Pod koniec listopada "Dorota R". została wyprowadzona przez funkcjonariuszy ze swojego mieszkania i aresztowana, udało jej się jednak opuścić areszt po wpłaceniu kaucji. Teraz w cyklu Plejady Oczami matki pojawiła się Wanda Rabczewska, która opowiada o całej sytuacji ze swojej perspektywy. Jak się okazuje, cała ta sprawa dotknęła nie tylko zwaśnionych kochanków, ale i całą rodzinę Rabczewskich.
Córka ma pecha do mężczyzn. Ona oddaje całą siebie, pomaga. Wszyscy pamiętamy jak było z Nergalem, ale nigdy tego nie żałuje. Niestety, ostatni związek kosztuje ją bardzo dużo zdrowia - i ją i nas - przyznaje szczerze. Niestety to co wyprawia pan Haidar przekracza wszelkie granice. Córka chciała skończyć znajomość już po pierwszym wspólnym wyjeździe. Stamtąd do mnie dzwoniła rozgoryczona, że Emil wypija ogromne ilości alkoholu i że nie może sobie z tym poradzić i z jego późniejszym zachowaniem. Mówiła, że jak wrócą do Polski to zakończy związek, ale Emil ciągle obiecywał poprawę, ale jak wiemy ta poprawa nigdy nie miała miejsca. Emil co innego mówi, a co innego robi. Jego kłamstwo było obecne cały czas. Córka wielokrotnie płakała. - tłumaczy genezę konfliktu.

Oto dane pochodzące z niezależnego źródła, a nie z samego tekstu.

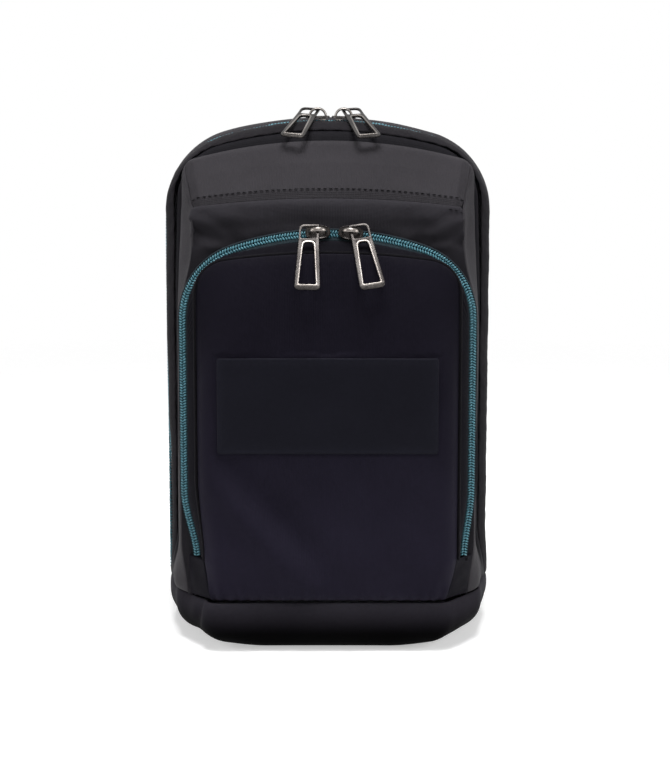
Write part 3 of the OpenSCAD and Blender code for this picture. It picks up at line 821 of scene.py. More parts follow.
teal_coil, tree, skin, where = new_finish("teal_coil", 0.35)
dye = speckle(tree, where["Object"], 700, 2.0)
teal = tinted(tree, dye, (0.022, 0.085, 0.110), (0.078, 0.225, 0.275), 0.3, 0.7)
tree.links.new(teal, skin.inputs["Base Color"])
shine = ranged(tree, speckle(tree, where["Object"], 300, 1.0), 0.32, 0.55)
tree.links.new(shine, skin.inputs["Roughness"])


def beads(size, segments, line, pitch, axes):
    """Mesh of small round beads, evenly spaced along a line of (point, ...); axes(i) turns the bead at i."""
    single = bmesh.new()
    bmesh.ops.create_uvsphere(single, u_segments=6, v_segments=segments, radius=0.5,
                              matrix=Matrix.Diagonal((*size, 1)) @ Matrix.Rotation(math.pi / 2, 4, "Y"))
    one = bpy.data.meshes.new("bead")
    single.to_mesh(one)
    single.free()
    bm = bmesh.new()
    steps = [(b[0] - a[0]).length for a, b in zip(line, line[1:])]
    length = sum(steps)
    count = int(length / pitch)
    travelled, i = 0.0, 0
    for k in range(count):
        want = (k + 0.5) * length / count
        while i < len(line) - 2 and travelled + steps[i] < want:
            travelled += steps[i]
            i += 1
        p = line[i][0].lerp(line[i + 1][0], (want - travelled) / steps[i])
        copy = one.copy()
        copy.transform(Matrix.Translation(p) @ Matrix(axes(i)).transposed().to_4x4())
        bm.from_mesh(copy)
        bpy.data.meshes.remove(copy)
    bpy.data.meshes.remove(one)
    bmesh.ops.recalc_face_normals(bm, faces=bm.faces)
    return bm


def coil(name, track, pitch, size, lean, body, node):
    """A row of coil loops along a track of (point, along, across, up); each loop leans by that angle."""

    def axes(i):
        along, across, up = track[i][1:]
        turn = Matrix.Rotation(math.radians(lean), 3, up)
        return turn @ across, turn @ along, up

    obj = as_object(beads(size, 6, track, pitch, axes), name, teal_coil)
    return sew(obj, body, "zip_coil", node)


track_steps = 300


def outline_at(ring, s):
    """Point of a ring's outline at y = 0, the direction along it and the one outwards."""
    (x, z), a, b = (outline(ring[1:], at) for at in (s, max(s - 0.001, 0), min(s + 0.001, 1)))
    along = Vector((b[0] - a[0], 0, b[1] - a[1])).normalized()
    return Vector((x, 0, z)), along, Vector((-along.z, 0, along.x))


def flank(ring, y, give):
    """Track along a ring's outline, give(s) below it, with the rows side by side along y."""
    track = []
    for i in range(track_steps):
        s = i / (track_steps - 1)
        p, along, up = outline_at(ring, s)
        track.append((p + Vector((0, y, 0)) - up * give(s), along, Vector((0, 1, 0)), up))
    return track


def tuck(s):
    """How far the front flap's edge is drawn in at the lower left, where the zip turns to the front."""
    return 0.0046 * math.exp(-((s - 0.045) / 0.075) ** 2)


def sunk(s):
    """How deep the coil lies under the cloth: it is nearly hidden over the crown and down the right side."""
    return 0.0011 * ease((s - 0.30) / 0.08) * (0.55 if abs(s - 0.5) < 0.05 else 1)


def front_sunk(s):
    """The same for the front row, which also follows the drawn-in edge."""
    return 0.7 * tuck(s) + sunk(s)


loop_size, loop_pitch, row_y = (0.0029, 0.0016, 0.0019), 0.0020, 0.0018
coil_ring = inset(zip_ring, 0.0010)
coil("main_coil_rear", flank(coil_ring, row_y, sunk), loop_pitch, loop_size, 24, "rear_body",
     "main_zip_coil_rear")
coil("main_coil_front", flank(coil_ring, -row_y, front_sunk), loop_pitch, loop_size, -24, "front_flap",
     "main_zip_coil_front")

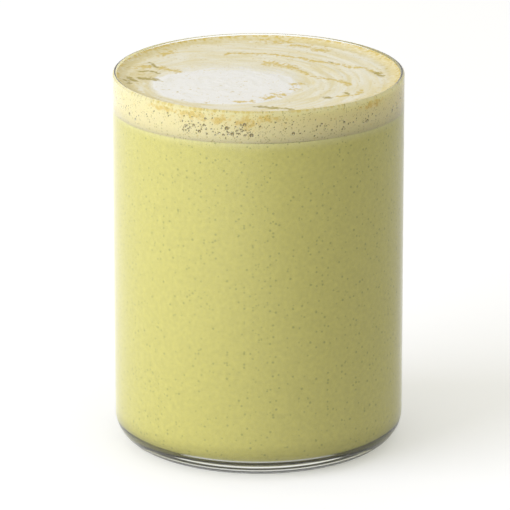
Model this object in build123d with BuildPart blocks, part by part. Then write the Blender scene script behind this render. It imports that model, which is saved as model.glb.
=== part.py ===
from build123d import *
import os

# A clear straight-sided tumbler, filled to the brim with matcha latte under a layer of milk froth.
# Millimetres, +Z up. The origin is the centre of the underside, where the tumbler meets the table.

# Driving dimensions of the tumbler
glass_diameter = 80.0
glass_height = 105.0
wall_thickness = 1.25
base_thickness = 4.3
outer_heel_radius = 8.0  # round corner between the underside and the wall
inner_heel_radius = 6.5  # round corner at the foot of the hollow

# Driving dimensions of the drink
froth_thickness = 8.4  # measured at the wall, from the latte up to the froth's edge
froth_edge_drop = 0.1  # from the foot of the rounded rim down to the froth's edge
froth_climb = 0.5  # height that the froth climbs up the glass at its edge
froth_climb_width = 3.0  # width of that climbing border
froth_dish = 0.45  # depth of the shallow dish inside the border
mound_radius = 21.0  # low mound of white milk froth, off centre, where the milk was poured last
mound_height = 0.5  # above the bottom of the dish
mound_root = 1.0  # depth that the mound's side goes down into the froth below it
mound_x = -8.0
mound_y = -7.0

# Sizes and levels worked out from them
glass_radius = glass_diameter / 2
hollow_radius = glass_radius - wall_thickness
rim_radius = wall_thickness / 2  # the rim is fire-polished, fully round
froth_edge_level = glass_height - rim_radius - froth_edge_drop
latte_level = froth_edge_level - froth_thickness
border_level = froth_edge_level - froth_climb
dish_level = border_level - froth_dish
border_radius = hollow_radius - froth_climb_width

os.makedirs("parts", exist_ok=True)

# Tumbler: one piece of glass, turned about Z, with a flat underside and a rounded rim
with BuildPart() as tumbler:
    with BuildSketch(Plane.XZ):
        with BuildLine():
            Line((0, 0), (glass_radius - outer_heel_radius, 0))
            CenterArc(
                (glass_radius - outer_heel_radius, outer_heel_radius),
                outer_heel_radius,
                -90,
                90,
            )
            Line((glass_radius, outer_heel_radius), (glass_radius, glass_height - rim_radius))
            CenterArc((hollow_radius + rim_radius, glass_height - rim_radius), rim_radius, 0, 180)
            Line(
                (hollow_radius, glass_height - rim_radius),
                (hollow_radius, base_thickness + inner_heel_radius),
            )
            CenterArc(
                (hollow_radius - inner_heel_radius, base_thickness + inner_heel_radius),
                inner_heel_radius,
                0,
                -90,
            )
            Line((hollow_radius - inner_heel_radius, base_thickness), (0, base_thickness))
            Line((0, base_thickness), (0, 0))
        make_face()
    revolve(axis=Axis.Z)
tumbler.part.label = "glass_tumbler"

# Latte: the green drink, which fills the hollow of the glass up to the froth
with BuildPart() as latte:
    with BuildSketch(Plane.XZ):
        with BuildLine():
            Line((0, base_thickness), (hollow_radius - inner_heel_radius, base_thickness))
            CenterArc(
                (hollow_radius - inner_heel_radius, base_thickness + inner_heel_radius),
                inner_heel_radius,
                -90,
                90,
            )
            Line((hollow_radius, base_thickness + inner_heel_radius), (hollow_radius, latte_level))
            Line((hollow_radius, latte_level), (0, latte_level))
            Line((0, latte_level), (0, base_thickness))
        make_face()
    revolve(axis=Axis.Z)
latte.part.label = "matcha_latte"

# Froth: floats on the latte, climbs a little at the glass and carries a low off-centre mound
with BuildPart() as froth:
    with BuildSketch(Plane.XZ):
        with BuildLine():
            Line((0, latte_level), (hollow_radius, latte_level))
            Line((hollow_radius, latte_level), (hollow_radius, froth_edge_level))
            dish = TangentArc((0, dish_level), (border_radius, border_level), tangent=(1, 0))
            TangentArc(
                (border_radius, border_level),
                (hollow_radius, froth_edge_level),
                tangent=dish % 1,
            )
            Line((0, dish_level), (0, latte_level))
        make_face()
    revolve(axis=Axis.Z)
    mound_axis = Axis((mound_x, mound_y, 0), (0, 0, 1))
    with BuildSketch(Plane((mound_x, mound_y, dish_level), x_dir=(1, 0, 0), z_dir=(0, -1, 0))):
        with BuildLine():
            TangentArc((0, mound_height), (mound_radius, 0), tangent=(1, 0))
            Line((mound_radius, 0), (mound_radius, -mound_root))
            Line((mound_radius, -mound_root), (0, -mound_root))
            Line((0, -mound_root), (0, mound_height))
        make_face()
    revolve(axis=mound_axis)
froth.part.label = "milk_froth"

export_step(tumbler.part, "parts/glass_tumbler.step")
export_step(latte.part, "parts/matcha_latte.step")
export_step(froth.part, "parts/milk_froth.step")

for piece in (tumbler, latte, froth):
    size = piece.part.bounding_box().size
    print(piece.part.label, round(piece.part.volume / 1000, 1), "ml", size)
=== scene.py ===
import math
import bpy
import numpy as np
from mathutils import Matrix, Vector, noise


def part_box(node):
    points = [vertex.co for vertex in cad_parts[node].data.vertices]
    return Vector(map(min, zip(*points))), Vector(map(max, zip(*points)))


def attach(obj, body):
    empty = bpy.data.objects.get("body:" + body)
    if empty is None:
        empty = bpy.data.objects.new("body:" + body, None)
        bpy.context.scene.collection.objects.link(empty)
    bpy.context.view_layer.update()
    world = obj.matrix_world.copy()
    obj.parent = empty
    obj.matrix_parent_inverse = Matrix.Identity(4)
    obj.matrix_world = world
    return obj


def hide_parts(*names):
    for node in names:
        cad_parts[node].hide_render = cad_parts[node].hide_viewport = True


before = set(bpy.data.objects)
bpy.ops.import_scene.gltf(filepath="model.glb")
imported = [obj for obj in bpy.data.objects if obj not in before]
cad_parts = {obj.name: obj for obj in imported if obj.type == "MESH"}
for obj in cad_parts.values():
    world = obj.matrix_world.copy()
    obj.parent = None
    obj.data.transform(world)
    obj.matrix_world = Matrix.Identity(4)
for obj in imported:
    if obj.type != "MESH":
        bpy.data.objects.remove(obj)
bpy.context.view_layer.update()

mm = 0.001  # lengths in the dictionaries are millimetres, and the meshes are in metres
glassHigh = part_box("glass_tumbler")[1]
latteLow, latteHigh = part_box("matcha_latte")
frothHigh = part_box("milk_froth")[1]
outerRadius = glassHigh.x
hollowRadius = latteHigh.x
glassTop = glassHigh.z
hollowFloor = latteLow.z
latteLevel = latteHigh.z
frothEdge = frothHigh.z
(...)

Mama Dody przyznaje, że starali się jakoś pomóc Dorocie i Emilowi. Chcieli wspólnie z rodzicami partnera swojej córki spróbować poradzić sobie z jego nałogiem. Niestety, nie udało się:
Byliśmy zmuszeni przeprowadzić z Emilem rozmowę. Mężowi obiecywał, że zorganizuje spotkanie z rodzicami, na którym będziemy się wspólnie zastanawiać jak mu pomóc w tym problemie, ale nigdy do tego nie doszło - przyznaje.
Na koniec Wanda Rabczewska postanowiła zdementować medialne doniesienia. Wyznaje, że afera z Haidarem trwa zdecydowanie za długo, a mężczyzna rozgrywa konflikt tak, by uderzyć w czułe punkty jej córki. Ze łzami w oczach opowiada, że Emil zabiera Dorocie to, co najcenniejsze:
Córka była z nim niecały rok, już jest dwa lata po rozstaniu, a on ciągle ją gnębi i nas, niszczy jej życie i zabiera jej to co jest najcenniejsze, nie pozwala jej tworzyć, nie pozwala jej nagrać płyty, nie może się skupić, a to co zrobił ostatnio z tym zatrzymaniem to już jest w ogóle karygodne - mówiła, hamując łzy. Dorotka jest wspaniałą osobą, oddaje całą siebie. Ma swój własny kodeks, nie potrafi zdradzić, skłamać i jest prostolinijna, tego samego wymaga od partnera. Przy tym jest bardzo czuła i bardzo wesoła.
Jak sądzicie, czy sąd będzie równie wzruszony?